A local joint research team said that they had discovered a potential therapy for adrenoleukodystrophy (ALD) -- also called the “Lorenzo’s oil disease” after a movie title -- through the gene scissor technique.

A joint research team, led by Professor Cho Sung-rae (left) at Severance Hospital and Professor Bae Sang-soo at Hanyang University, has discovered a potential treatment option for Lorenzo’s oil disease.
A joint research team, led by Professor Cho Sung-rae (left) at Severance Hospital and Professor Bae Sang-soo at Hanyang University, has discovered a potential treatment option for Lorenzo’s oil disease.

The team, led by Professor Cho Sung-rae of the Department of Rehabilitation Medicine at Severance Hospital and Professor Bae Sang-soo of the Department of Chemistry at Hanyang University, found it after correcting the mutated gene through gene scissors in cells derived from ALD patients and in animal models.

ALD is a genetic mutation in ABCD1, which is responsible for transporting fatty acids and is a hereditary rare and incurable disease in which very long-chain fatty acids abnormally accumulated in the nervous system and adrenal cortex and destroys the myelin surrounding the nerves.

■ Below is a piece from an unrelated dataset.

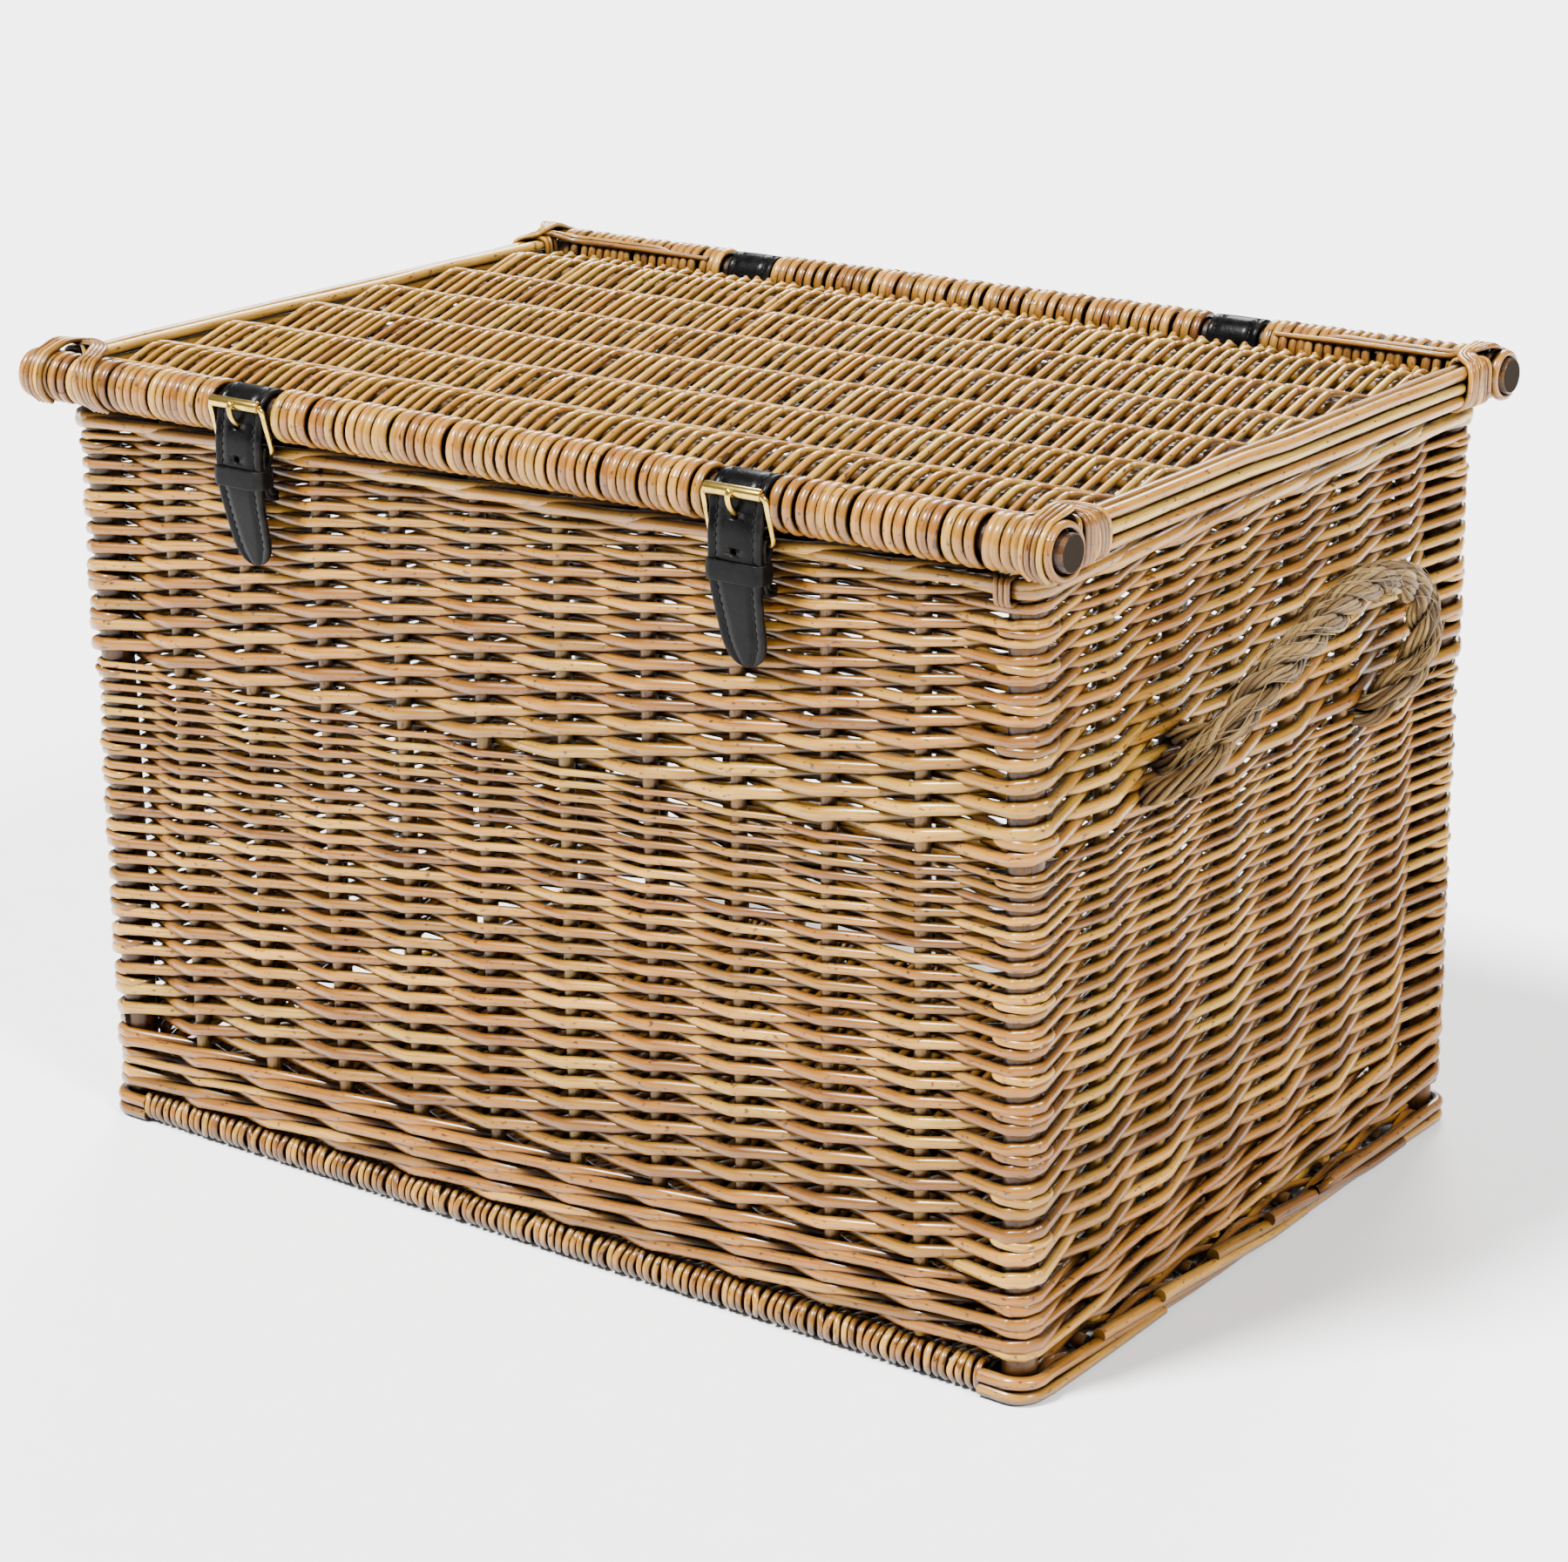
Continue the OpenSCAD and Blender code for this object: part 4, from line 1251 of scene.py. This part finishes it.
def buckle(side, x, body):
    """Brass frame with round corners, and the prong that is bent round its heel bar."""
    down = np.subtract(HEEL, ROLLER)
    size = np.linalg.norm(down)
    down = down / size
    loop = closed_even(round_corners(-14.6, 14.6, 0, size, 3.2, 8), 1.3)
    path = np.column_stack([
        x + loop[:, 0] * MM,
        LID_Y0 + (ROLLER[0] + loop[:, 1] * down[0]) * MM,
        LID_Z + (ROLLER[1] + loop[:, 1] * down[1]) * MM,
    ])
    normal = np.array([0, -down[1], down[0]])
    rods = Rods()
    rods.add(path, 1.2 * MM, normal, 0.5, 14, closed=True)
    rods.build("buckle_frame_" + side, BRASS, body, "brass", ("buckle_" + side,))
    shaft = [
        (-6.6, -12.9), (-7.0, -9.6), (-7.5, -6.9), (-9.1, -4.9), (-11.8, -2.9), (-14.1, -0.3), (-15.2, 3.0),
        (-14.8, 6.3),
    ]
    path = smooth_path(np.vstack([arc(*HEEL, 2.2, 250, 30, 12), shaft]), 4)
    points = lift_path(path, (x, LID_Y0, LID_Z))
    radii = np.interp(np.arange(len(points)), [0, 48, 60], [1.0, 1.0, 1.25]) * MM
    radii[-3:] *= (0.97, 0.85, 0.5)
    rods = Rods()
    rods.add(points, radii, (1, 0, 0), 0.5, 12, cut=0)
    rods.build("prong_" + side + "_brass", BRASS, "prong_body_" + side, "brass", ("prong_" + side,))
    low, high = box("roller_" + side)
    half = (high[0] - low[0]) / 2
    points = np.tile((low + high) / 2, (9, 1))
    points[:, 0] += half * np.array([-1, -1, -1, -1, 0, 1, 1, 1, 1])
    points[:, 0] += np.array([0, 0, 0.3, 0.6, 0, -0.6, -0.3, 0, 0]) * MM
    size = np.array([1.3, 2.1, 2.38, 2.45, 2.45, 2.45, 2.38, 2.1, 1.3]) * MM
    rods = Rods()
    rods.add(points, size, (0, 0, 1), 0.5, 28, cut=0)
    rods.build("roller_" + side + "_brass", BRASS, "roller_body_" + side, "brass", ("roller_" + side,))


for side, x in STRAPS.items():
    for make in (strap, chape, keeper, buckle):
        make(side, x, "strap_body_" + side)


def hinge(side, x):
    """A leather loop round the back lid stick whose ends pass down both sides of the border and join
    beneath it."""
    low, high = box("hinge_loop_" + side)
    r = LID_STICK_R / MM + 0.08 + 1.25
    bottom = (low[2] - LID_Z) / MM + 1.25
    curl = 2.5
    path = np.vstack([
        arc(0, 0, r, 0, 180, 26), [(-r, -8), (-r, -20), (-r, bottom + curl)],
        arc(-r + curl, bottom + curl, curl, 180, 270, 6), [(0, bottom)],
        arc(r - curl, bottom + curl, curl, 270, 360, 6), [(r, -20), (r, -8)],
    ])
    points = lift_path(closed_even(path, 1.1), (x, LID_Y1, LID_Z))
    piece = band(points, "hinge_leather_" + side, "trunk", STRAP_HALF * MM, 2.5, closed=True)
    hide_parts("hinge_loop_" + side)
    rods = Rods()
    for sign in (-1, 1):
        seam = (x + sign * (STRAP_HALF - SEAM_INSET) * MM, LID_Y1, LID_Z)
        stitches(rods, lift_path(arc(0, 0, r, 0, 180, 26), seam), 0.95 * MM)
        stitches(rods, lift_path([(r, bottom + 3), (r, -4)], seam), 0.95 * MM)
    rods.build("hinge_thread_" + side, THREAD, "trunk", "leather")


for side, x in HINGES.items():
    hinge(side, x)


# ---------------------------------------------------------------- rope handles
ROPE_PATH = np.array([
    (243, 78, 215), (250, 79, 217.5), (256, 81.5, 224), (262, 90.5, 234), (265, 94, 249), (267, 84, 268),
    (269, 58, 281), (272, 26, 285), (275, -10, 280), (276, -39, 272), (275, -63, 263), (270, -80, 249),
    (262, -88, 236), (250, -86, 223), (243, -85, 219),
])
STRAND_ENDS = [((238, -60, 249), 60), ((238, -75, 238), 48), ((238, -86, 222), 40)]
KNOT_R = 11 * MM
LOOSE_STRAND = [(270, -60, 255), (264, -64, 244), (257, -62, 233), (251, -58, 223), (240, -55, 214)]


def around(line, angle, away):
    """The points of a line moved away from it, each at its angle round the line's direction."""
    t = unit(np.gradient(line, axis=0))
    n = transported(t)
    return line + (np.cos(angle) * away)[:, None] * n + (np.sin(angle) * away)[:, None] * np.cross(t, n)


def strand(rods, centre, radius, lay, fan=0.0, turn=0.0):
    """A loose twist of seven yarns round one in the middle; fan says how far they stand apart."""
    along = distances(centre)
    for y in range(8):
        angle = -2 * math.pi * along / (lay * MM) + 2 * math.pi * y / 7 + turn
        out = radius * (1 if y < 7 else 0) * (1 + wobble(len(along), 0.14, 12)) * (1 + fan)
        size = radius * 0.55 * (1 + wobble(len(along), 0.14, 8))
        rods.add(around(centre, angle, out), size, "carry", random_tone(0.5, 0.32), 6)


def three_strands(rods, path, radius, lay, ends=(None, None, None)):
    """Laid rope. ends gives where a strand leaves the rope's last stretch for a place of its own, and how
    long before the end it does so."""
    s = distances(path)
    loose = wobble(len(s), 0.12, 10)
    for k, end in enumerate(ends):
        off = radius * 0.54 * (1 + wobble(len(s), 0.06, 9))
        centre = around(path, 2 * math.pi * (s / (lay * MM) + k / 3) + loose, off)
        fan = 0.0
        if end:
            target, reach = end
            share = np.clip((s - s[-1] + reach) / (0.9 * reach), 0, 1)
            centre = centre + (np.array(target) - centre) * (share * share * (3 - 2 * share))[:, None]
            inside = int(np.argmax(share >= 1)) + 1
            centre, fan = centre[:inside], 2.0 * (share * (1 - share))[:inside]
        strand(rods, centre, radius * 0.30, lay * 1.1, fan, k)


def rope_handle(sign, side):
    """The rope outside the wall, one strand that has come loose, fuzz, and the knots inside the wall."""
    path = even(smooth_path(ROPE_PATH * MM, 10), 2.6 * MM)
    path[:, 0] *= sign
    rods = Rods()
    ends = [(np.array(place) * MM * (sign, 1, 1), reach * MM) for place, reach in STRAND_ENDS]
    three_strands(rods, path, 7.6 * MM, 54, ends)
    strand(rods, smooth_path(np.array(LOOSE_STRAND) * MM * (sign, 1, 1), 6), 1.7 * MM, 60)
    t = unit(np.gradient(path, axis=0))
    n = transported(t)
    b = np.cross(t, n)
    for _ in range(170):
        i = int(rng.integers(6, len(path) - 14))
        a = rng.uniform(0, 2 * math.pi)
        k = np.arange(5) * 2
        turn = a + k * rng.uniform(-0.1, 0.35)
        lift = 7.0 * MM + np.linspace(0, rng.uniform(0.3, 2.2), 5) ** 1.5 * MM
        at = i + k
        line = path[at] + (np.cos(turn) * lift)[:, None] * n[at] + (np.sin(turn) * lift)[:, None] * b[at]
        rods.add(line, np.array([0.2, 0.2, 0.17, 0.13, 0.07]) * MM, "carry", 0.9, 4)
    piece = rods.build("rope_" + side, ROPE, None, None)
    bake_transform(piece)
    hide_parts("rope_handle_" + side)
    low, high = box("rope_ends_" + side)
    knot_x = sign * (min(abs(low[0]), abs(high[0])) + KNOT_R)
    a = np.linspace(0, 2 * math.pi, 61)
    knot = [np.cos(3 * a) * 2.6, (np.sin(a) + 2 * np.sin(2 * a)) * 2.15]
    knot += [(np.cos(a) - 2 * np.cos(2 * a)) * 2.15]
    rods = Rods()
    for sy in (-1, 1):
        centre = np.array([knot_x, sy * (high[1] - KNOT_R), (low[2] + high[2]) / 2])
        three_strands(rods, centre + np.column_stack(knot) * MM, 4.2 * MM, 26)
        stub = smooth_path(centre + np.outer([0, 9, 22], [sign * MM, 0, 0]), 5)
        three_strands(rods, stub, 5.2 * MM, 40)
    rods.build("rope_knots_" + side, ROPE, "trunk", "rope", ("rope_ends_" + side,))


rope_handle(1, "right")
rope_handle(-1, "left")


# ---------------------------------------------------------------- floor
def floor():
    corners = np.array([(-1, -1, 0), (1, -1, 0), (1, 1, 0), (-1, 1, 0)]) * 30.0
    thing = mesh_object("floor", corners, [np.array([[0, 1, 2, 3]])], floor_material(), None)
    thing.location.z = -0.0002


floor()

In severe cases, it can cause paralysis in the brain-spinal nerve system and makes it difficult for patients to walk.

To treat the symptoms, hospitals conventionally administered Lorenzo's oil, a combination of erucic acid and oleic acid, or bone marrow transplantation.

However, as the treatment did not cure the disease, there was an urgent need for a fundamental treatment, and various researchers have focused their attention on gene therapy.

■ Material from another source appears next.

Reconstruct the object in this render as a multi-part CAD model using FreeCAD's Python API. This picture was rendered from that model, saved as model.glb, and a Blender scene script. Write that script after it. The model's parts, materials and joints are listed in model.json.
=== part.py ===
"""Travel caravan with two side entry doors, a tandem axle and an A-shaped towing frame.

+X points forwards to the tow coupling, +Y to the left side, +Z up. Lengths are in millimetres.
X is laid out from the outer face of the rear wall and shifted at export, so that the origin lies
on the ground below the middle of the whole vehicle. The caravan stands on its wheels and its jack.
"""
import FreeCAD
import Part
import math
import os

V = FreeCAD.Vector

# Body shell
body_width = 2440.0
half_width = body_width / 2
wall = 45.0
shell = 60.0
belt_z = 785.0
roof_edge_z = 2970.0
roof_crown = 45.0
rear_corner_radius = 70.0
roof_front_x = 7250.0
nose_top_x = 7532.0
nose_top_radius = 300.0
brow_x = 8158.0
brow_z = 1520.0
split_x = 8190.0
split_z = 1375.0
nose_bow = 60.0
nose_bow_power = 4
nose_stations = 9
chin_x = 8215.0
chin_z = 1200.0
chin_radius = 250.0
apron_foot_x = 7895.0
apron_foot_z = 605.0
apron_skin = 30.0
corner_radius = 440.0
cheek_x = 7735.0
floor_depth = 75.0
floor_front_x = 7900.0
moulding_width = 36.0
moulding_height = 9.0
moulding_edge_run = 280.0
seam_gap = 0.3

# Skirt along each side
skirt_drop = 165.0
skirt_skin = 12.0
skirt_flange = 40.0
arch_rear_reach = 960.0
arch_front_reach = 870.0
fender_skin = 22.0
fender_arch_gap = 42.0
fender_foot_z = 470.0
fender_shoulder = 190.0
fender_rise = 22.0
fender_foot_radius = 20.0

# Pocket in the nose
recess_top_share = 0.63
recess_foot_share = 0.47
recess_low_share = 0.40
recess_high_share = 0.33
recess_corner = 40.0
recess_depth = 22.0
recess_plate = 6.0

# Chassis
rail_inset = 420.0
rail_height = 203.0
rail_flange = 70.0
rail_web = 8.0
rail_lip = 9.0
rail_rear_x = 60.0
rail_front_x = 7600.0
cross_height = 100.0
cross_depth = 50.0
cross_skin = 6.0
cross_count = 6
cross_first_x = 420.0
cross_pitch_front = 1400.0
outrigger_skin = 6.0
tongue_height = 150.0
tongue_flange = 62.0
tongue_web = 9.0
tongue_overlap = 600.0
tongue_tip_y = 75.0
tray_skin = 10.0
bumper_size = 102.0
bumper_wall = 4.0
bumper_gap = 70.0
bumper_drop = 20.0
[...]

The joint research team, too, applied gene-editing therapy using gene scissors to patient-derived cells and animal models for the first time to correct mutated genes in ALD patients.

Professor Bae's team used the homology-independent targeted insertion (HITI) method and the adenine base editing (ABE) method to insert the normal ABCD1 gene into the target site in cells collected from ALD patients succeeded in gene editing.

Gene editing is a method of correcting a mutated gene that causes disease by replacing a part of the DNA with errors with gene scissors, and ABE replaces one adenine base based on guide RNA.

Afterward, Professor Cho's team tried gene-editing therapy using adeno-associated virus vectors in an ALD animal model. As a result, the team confirmed that ABCD1 mRNA expression increased in the brain, spinal cord, liver, kidney, and adrenal glands while decreasing long-chain fatty acids in the blood.

"This is the first successful study of applying gene-editing therapy, a method of precisely inserting a normal gene into a target site, to cells and animal models derived from ALD," Professor Bae said.

Professor Cho said, “Through the results of this study, we confirmed the possibility of gene editing to treat not only ALD but also various intractable diseases caused by genetic mutations.”

Molecular Therapy has published the study in its latest issue.